Find a set S of two elements that satisfies the following:

(1) S satisfies all the properties of the field except distributivity.

(2) \exists x \in S, 0x \neq 0.

Solution:

Let S = \{ a, b \} where a is the additive identity and b is the multiplicative identity and a \neq b. After trial and error, we have the following addition and multiplication tables:

+ a b
a a b
b b a
\times b a
b b a
a a b


We verify that S satisfies (1). By the addition and multiplication tables, then S satisfies closure, commutativity, associativity and existence of identities and inverses. Since a(b + b) = a(a) = b \neq a = a + a = ab + ab, then S does not satisfy distributivity. Then S satisfies (1).

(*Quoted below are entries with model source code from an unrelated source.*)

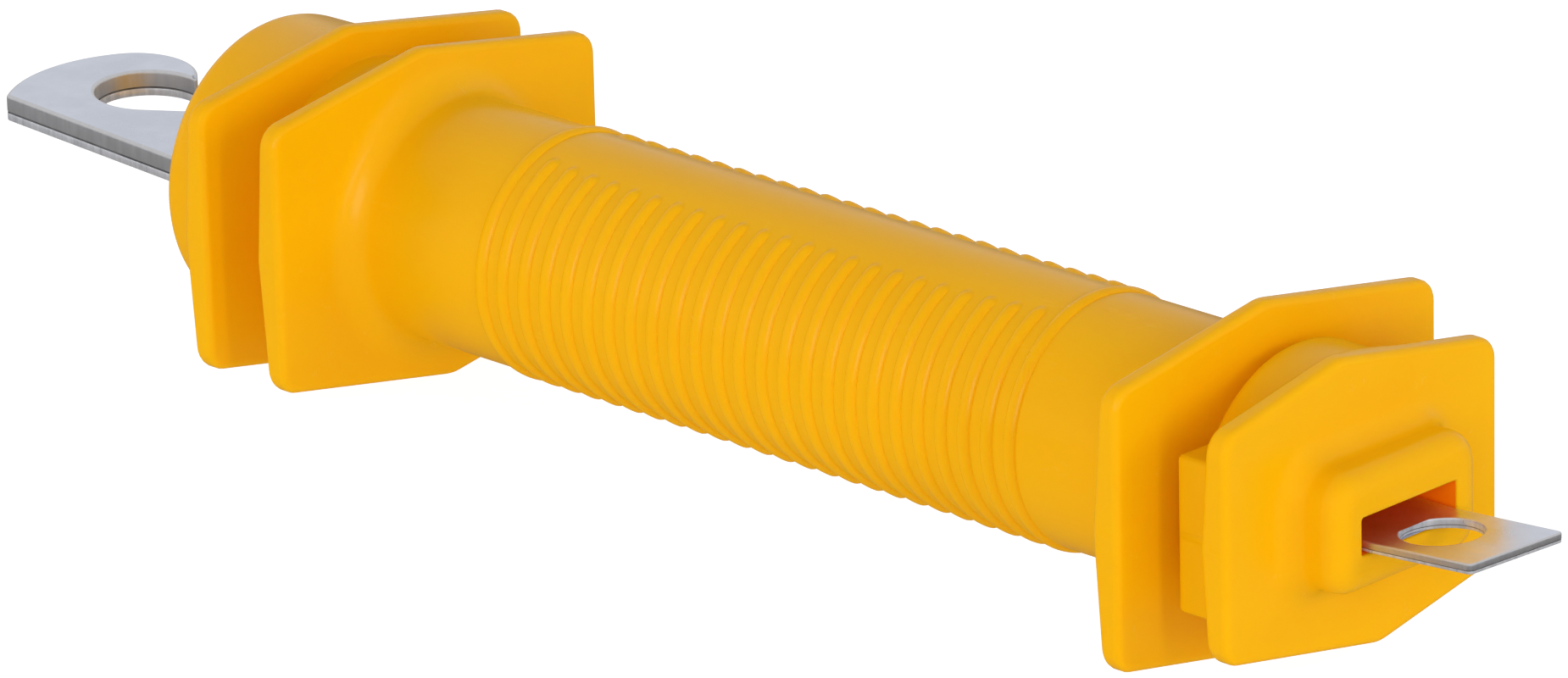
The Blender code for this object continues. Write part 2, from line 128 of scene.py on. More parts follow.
FIRST_RIB_OFFSET = 29.2       # from the grip's hook end to its first rib

COLLAR_R = 16.8
SPIGOT_R = 10.6
SPIGOT_LENGTH = 12.0
COUNTERBORE_R = 8.6
COUNTERBORE_DEPTH = 5.0
COUNTERBORE_SOFT = 0.2
SLOT_HALF = 8.0
SLOT_HEIGHT = 4.5
SLOT_CORNER_R = 0.35
DRUM_LIP = 0.4                # soft lip of the slot in the drum, and in the boss
BOSS_LIP = 0.3
LIP_SUPPORT = 0.3
DRUM_R = 19.2
DRUM_END_R = 19.0
DRUM_EDGE_R = 2.6
DRUM_EDGE_STEPS = 8
BOSS_HALF_Y = 12.3
BOSS_HALF_Z = 7.3
BOSS_CORNER_R = 4.0
BOSS_EDGE_R = 2.7
BOSS_EDGE_STEPS = 5
BOSS_FILLET = 3.0
BOSS_FILLET_STEPS = 7
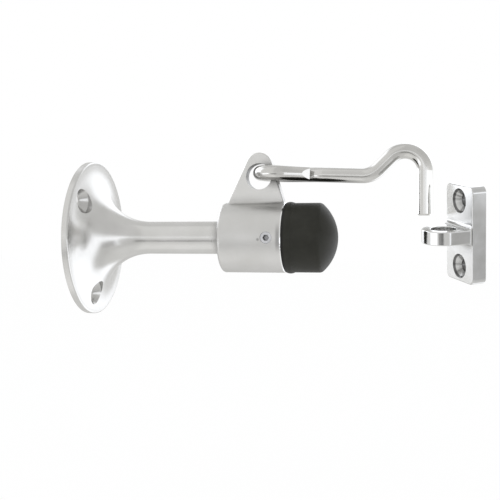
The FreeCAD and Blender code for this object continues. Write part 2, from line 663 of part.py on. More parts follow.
def grind_tip_flat(body, before):
    """Small flat on the outer side of the eye's tip; its depth grows toward the tip's end."""
    sketch = new_sketch(body, "tip_flat_outline", "XY_Plane")
    taper, angle = size("eye_taper"), size("tip_flat_angle")
    tip = (value(EYE_TIP), -size("tip_setback") * math.tan(math.radians(taper)))
    rim = on_circle(tip, size("rod_diameter") / 2, taper - 90)
    start = on_circle(rim, size("tip_flat_length"), taper + 180)
    deep = on_circle(rim, size("tip_flat_length") * math.tan(math.radians(angle)), taper + 90)
    below = on_circle(rim, CUT_MARGIN, taper - 90)
    slope = line(sketch, start, deep)
    end = line(sketch, deep, below)
    back = line(sketch, below, start)
    for first, second in ((slope, end), (end, back), (back, slope)):
        rule(sketch, "Coincident", first, 2, second, 1)
    measure(sketch, "(Sizes.eye_taper + Sizes.tip_flat_angle) * 1 deg", "Angle", slope,
            math.radians(taper + angle))
    measure(sketch, "(Sizes.eye_taper - 90) * 1 deg", "Angle", end, math.radians(taper - 90))
    measure(sketch, "%s + Sizes.tip_flat_length * tan(Sizes.tip_flat_angle)" % CUT_MARGIN, "Distance", end,
            math.dist(deep, below))
    measure(sketch, "Sizes.tip_flat_length / cos(Sizes.tip_flat_angle)", "Distance", slope,
            math.dist(start, deep))
    across = "(Sizes.rod_diameter / 2 - Sizes.tip_flat_length * tan(Sizes.tip_flat_angle))"
    measure(sketch, "%s + sin(Sizes.eye_taper) * %s" % (EYE_TIP, across), "DistanceX", -1, 1, slope, 2, deep[0])
    measure(sketch, "-Sizes.tip_setback * tan(Sizes.eye_taper) - cos(Sizes.eye_taper) * " + across,
            "DistanceY", -1, 1, slope, 2, deep[1])
    flat = body.newObject("PartDesign::Pocket", "tip_flat")
    flat.Profile = sketch
    flat.Midplane = True
    flat.setExpression("Length", "Sizes.rod_diameter")
    must_cut(flat, before)
    return flat


# Keeper: a plate with two screw holes and a lug whose upright eye takes the hook's leg.
# In its own frame the back face is the YZ plane and the lug points along -X.

def make_keeper():
    body = new_body("keeper")
    outline = new_sketch(body, "plate_outline", "YZ_Plane")
    wide, high = size("plate_width") / 2, size("plate_height") / 2
    corner = (size("plate_corner_round"), "Sizes.plate_corner_round")
    stepped_outline(outline, [
        ("x", -wide, "-Sizes.plate_width / 2", corner),
        ("y", high, "Sizes.plate_height / 2", corner),
        ("x", wide, "Sizes.plate_width / 2", corner),
        ("y", -high, "-Sizes.plate_height / 2", corner),
    ])
    plate = body.newObject("PartDesign::Pad", "plate")
    plate.Profile = outline
    plate.Reversed = True
    plate.setExpression("Length", "Sizes.plate_thickness")
    doc.recompute()
    front = -size("plate_thickness")
    plate = round_edges(body, "plate_edges", plate, "Sizes.plate_edge_round",
                        lambda edge: abs(edge.CenterOfMass.x - front) < TOUCH)
    lug = add_lug(body)
    holes = cut_keeper_screw_holes(body, lug)
    body.Placement = FreeCAD.Placement(
        FreeCAD.Vector(0, 0, 0),
        FreeCAD.Rotation(FreeCAD.Vector(1, 0, 0), size("keeper_tilt"))
        * FreeCAD.Rotation(FreeCAD.Vector(0, 0, 1), size("keeper_yaw")))
    body.setExpression("Placement.Base.x",
                       HINGE[0] + " + Sizes.crest_place + Sizes.crest_radius + Sizes.keeper_gap")
    body.setExpression("Placement.Base.y", "Sizes.keeper_offset")
    body.setExpression("Placement.Base.z", HINGE[1] + " - Sizes.keeper_drop")
    return body


def add_lug(body):
    """Lug across the plate's middle with a round end and an upright eye."""
    sketch = new_sketch(body, "lug_outline", "XY_Plane")
    front = -size("plate_thickness")
    half = size("plate_width") / 2 - size("plate_edge_round")
    radius = size("lug_end_radius")
    centre = (value(LUG_EYE), 0.0)
    low, high = (front, -half), (front, half)
    high_angle = tangent_angle(high, centre, radius, -1)
    low_angle = tangent_angle(low, centre, radius, 1)
    root = line(sketch, low, high)
    high_side = line(sketch, high, on_circle(centre, radius, high_angle))
    end = arc(sketch, centre, radius, high_angle, low_angle)
    low_side = line(sketch, on_circle(centre, radius, low_angle), low)
    rule(sketch, "Vertical", root)
    rule(sketch, "Coincident", root, 2, high_side, 1)
    rule(sketch, "Tangent", high_side, 2, end, 1)
    rule(sketch, "Tangent", end, 2, low_side, 1)
    rule(sketch, "Coincident", low_side, 2, root, 1)
    rule(sketch, "PointOnObject", end, 3, -1)
    measure(sketch, "-Sizes.plate_thickness", "DistanceX", -1, 1, root, 1, front)
    measure(sketch, LUG_EYE, "DistanceX", -1, 1, end, 3, centre[0])
    measure(sketch, "Sizes.plate_width / 2 - Sizes.plate_edge_round", "DistanceY", -1, 1, root, 2, half)
    measure(sketch, "Sizes.plate_edge_round - Sizes.plate_width / 2", "DistanceY", -1, 1, root, 1, -half)
    measure(sketch, "Sizes.lug_end_radius", "Radius", end, radius)
    lug = pad(body, "lug", sketch, "Sizes.lug_thickness")
    doc.recompute()

    hole_sketch = new_sketch(body, "eye_hole_outline", "XY_Plane")
    circle = ring(hole_sketch, centre, size("eye_hole_diameter"))
    rule(hole_sketch, "PointOnObject", circle, 3, -1)
    measure(hole_sketch, LUG_EYE, "DistanceX", -1, 1, circle, 3, centre[0])
    measure(hole_sketch, "Sizes.eye_hole_diameter", "Diameter", circle, size("eye_hole_diameter"))
    hole = body.newObject("PartDesign::Pocket", "eye_hole")
    hole.Profile = hole_sketch
    hole.Midplane = True
    hole.setExpression("Length", "2 * Sizes.lug_thickness")
    must_cut(hole, lug)
    edges = round_edges(body, "lug_edges", hole, "Sizes.lug_edge_round",
                        lambda edge: on_lug_face(edge) and edge.CenterOfMass.x < front - TOUCH)
    return round_edges(body, "lug_root", edges, "Sizes.lug_root_round",
                       lambda edge: on_lug_face(edge) and abs(edge.CenterOfMass.x - front) < TOUCH)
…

We verify that S satisfies (2). Since aa = b \neq a, then S satisfies (2).

Elementary Errors in Homework

(1) Prove A \implies B. Assume A and derive B. It is not the other way around.

(2) Prove A \iff B. Show that A \implies B and B \implies A.

(3) This is for Boris's section only. When a proof requires a previous result, there are two possibilities:

(a) The result is already proved in class or in a previous homework. Then state the result and use it without proof.
(b) The result is neither proved in class nor in a previous homework. Then reference it in the textbook or prove it yourself.

Nikita